Intuitively, this is obvious at an organizational level. If your boss is constantly micro-managing each piece of work (segment), and his (or her) boss is doing the same, you are going to have a meltdown.

usaif · on March 29, 2015

TCP does what it's designed for: Reliable, ordered, stream connection with fixed end-points. UDP is the other extreme of this permutation. Wonder why no one explores the spectrum in between?

chias · on March 30, 2015

All of those properties are binary things -- it's either reliable or not reliable, ordered or not ordered, etc. The notion of mostly ordered or mostly reliable we sort of get "for free" with UDP. So then your question becomes: what about some properties and not others? There are ways around the fixedness of endpoints so I'll just look at reliability and ordered-ness.
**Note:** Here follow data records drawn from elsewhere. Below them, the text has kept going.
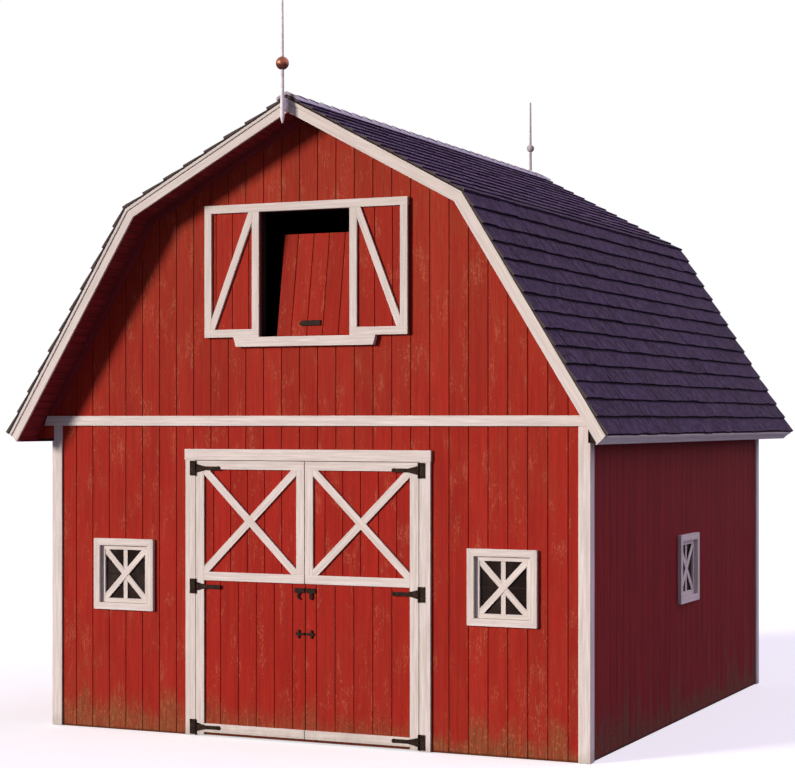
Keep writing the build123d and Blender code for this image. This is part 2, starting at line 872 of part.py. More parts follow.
def spire_radius(height):
    """The tapered rod's radius at this height."""
    return spire_foot_radius - taper_rate * (height - block_bottom)


def rod(y, low, high):
    """The rod from one height to another, at this distance from front to back."""
    length = high - low
    with BuildPart() as shaft:
        with Locations((0, y, (low + high) / 2)):
            Cone(spire_radius(low), spire_radius(high), length)
    return shaft.part


with BuildPart() as spires:
    add(rod(front_spire_y, front_spire_bottom + front_spire_point, spire_top))
    with Locations((0, front_spire_y, front_spire_bottom + front_spire_point / 2)):
        Cone(
            spire_point_radius,
            spire_radius(front_spire_bottom + front_spire_point),
            front_spire_point,
        )
    add(
        block(
            (-peak_block_width / 2, peak_block_width / 2),
            (front_spire_y, rake_front - strip_thickness),
            (block_bottom, block_top),
        )
    )
    add(rod(back_spire_y, ridge_top - cap_thickness, spire_top))
    add(ridge_cap.part, mode=Mode.SUBTRACT)
save(spires, "spires")

bore_radius = spire_radius(spire_ball_height - spire_ball_radius) + ball_bore_clearance
with BuildPart() as spire_balls:
    for y, height, radius in (
        (front_spire_y, spire_ball_height, spire_ball_radius),
        (back_spire_y, peak_height + back_ball_rise, back_ball_radius),
    ):
        with Locations((0, y, height)):
            Sphere(radius)
            Cylinder(bore_radius, 2 * radius, mode=Mode.SUBTRACT)
save(spire_balls, "spire_balls")
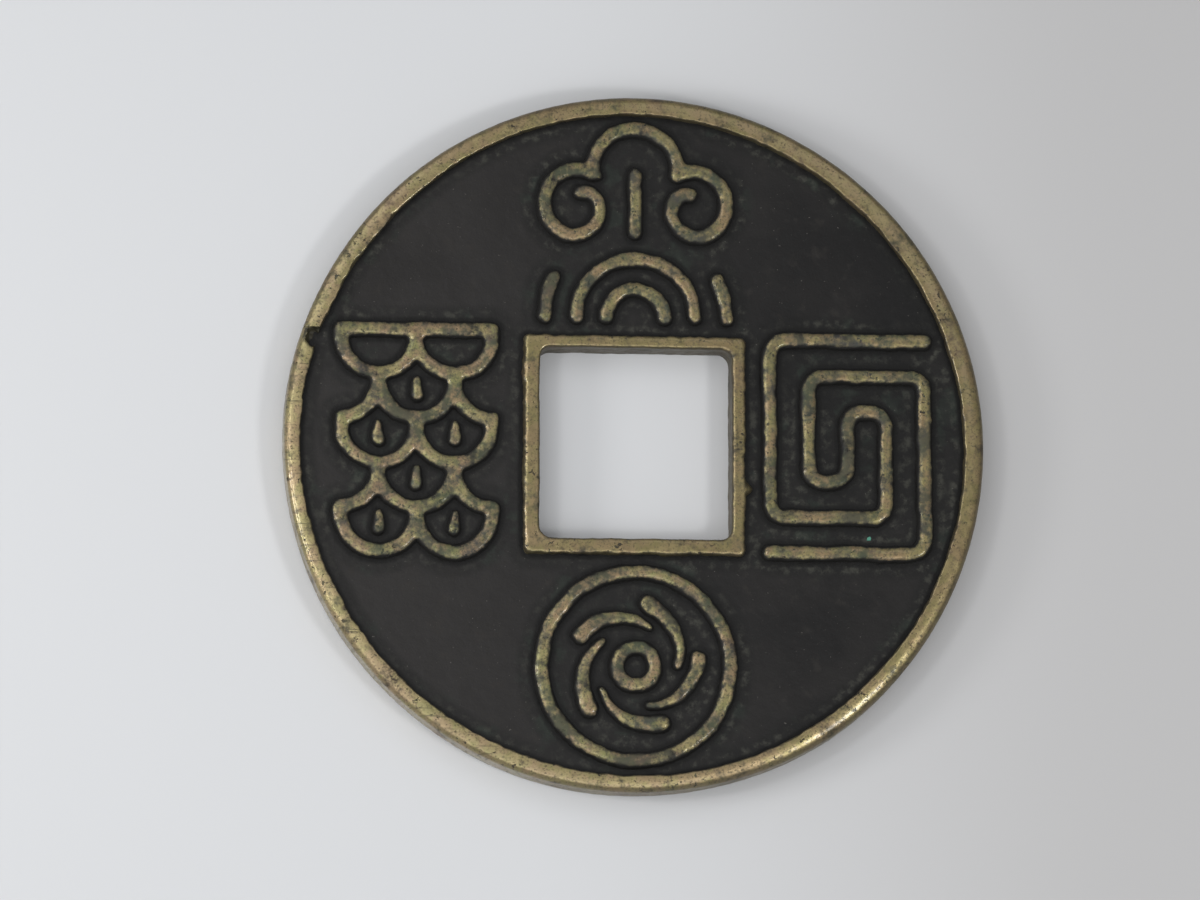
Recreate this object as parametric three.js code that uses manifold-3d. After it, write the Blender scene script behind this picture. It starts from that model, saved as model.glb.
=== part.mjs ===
// A large round cash coin with a square hole, about 45 mm across and lying on its back. The real coin is one
// bronze casting. It is split here along the forms that the caster cut into the mould: a plate with the hole,
// rims round the edge and round the hole on both faces, and on the front the raised lines of four ornaments.
// Sizes are in millimetres. +Z points out of the front face and +Y to the coin's top. The origin is under
// the middle of the hole, on the surface that the coin rests on.
import * as THREE from "three";
import { mergeVertices } from "three/addons/utils/BufferGeometryUtils.js";
import Module from "manifold-3d";

const wasm = await Module();
wasm.setup();

// The casting
const coinDiameter = 45;
const coinThickness = 2.6;
const frontRelief = 0.65; // the front field lies this far below its rims
const backRelief = 0.4; // and the back field this far
const outerRimWidth = 1;
const edgeRounding = 0.45; // of the coin's outer corners
const rimRounding = 0.12; // of a rim's corners above the field

// The square hole and its rim, which the caster left wider on some sides than on others
const holeSize = 12.3;
const holeCornerRadius = 0.7;
const holeEdgeRounding = 0.18;
const holeRimWidths = { left: 1.05, right: 0.85, top: 0.8, bottom: 1 };
const holeRimCornerRadius = 0.35;

// A casting flaw: a bite out of the front outer rim, on its inner side
const flawAngle = THREE.MathUtils.degToRad(162); // round from +X
const flawLength = 1.15; // along the rim
const flawReach = 0.62; // outwards from the rim's inner wall
const flawDepth = 0.42; // down from the rim's top
const flawOverrun = 0.3; // the cutter sticks out this far past the metal

// The raised lines of the ornaments
const lineWidth = 1.25; // at the foot
const lineDraft = 0.08; // each side leans in by this much up to the shoulder
const lineShoulder = 0.1; // worn corner along each side of the top
const ornamentDrop = 0.05; // the lines are this much lower than the rims
const bendRadius = 0.95; // of a line's bends, at its middle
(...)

Unreliable but ordered: use UDP, enumerate your packets, and if you get a packet out of order, discard it. No cheaper than UDP, and I can't really see a potential benefit over it.

Reliable but unordered: for this to make sense you have to impose a timeout (i.e. if you're willing to wait forever, UDP is reliable in that you can never be sure you won't ever receive that packet). So now you have ACKs and NACKs and you essentially have TCP minus congestion control and where you don't bother to re-order packets based on seq #. I can't really see the benefit of this either.

That said, there are many non-tcp-non-udp protocols out there. I just wouldn't say that the protocol-space is a spectrum with TCP on one side and UDP on the other -- there are many, many dimensions to look at.

crazy2be · on March 29, 2015

Perhaps I'm missing something obvious, but isn't this trivial to solve by just having a deduping filter at the lower level? When the higher level starts keeps sending duplicate packets, just ignore them. Duplicate packets at this layer will always be useless, because your lower layer is already implementing reliability semantics. Then, when you get ACKs from the other side, translate those packets to match the sequence numbers that the higher level is expecting (i.e. the most recent sequence number that was sent out corresponding to a packet with those contents).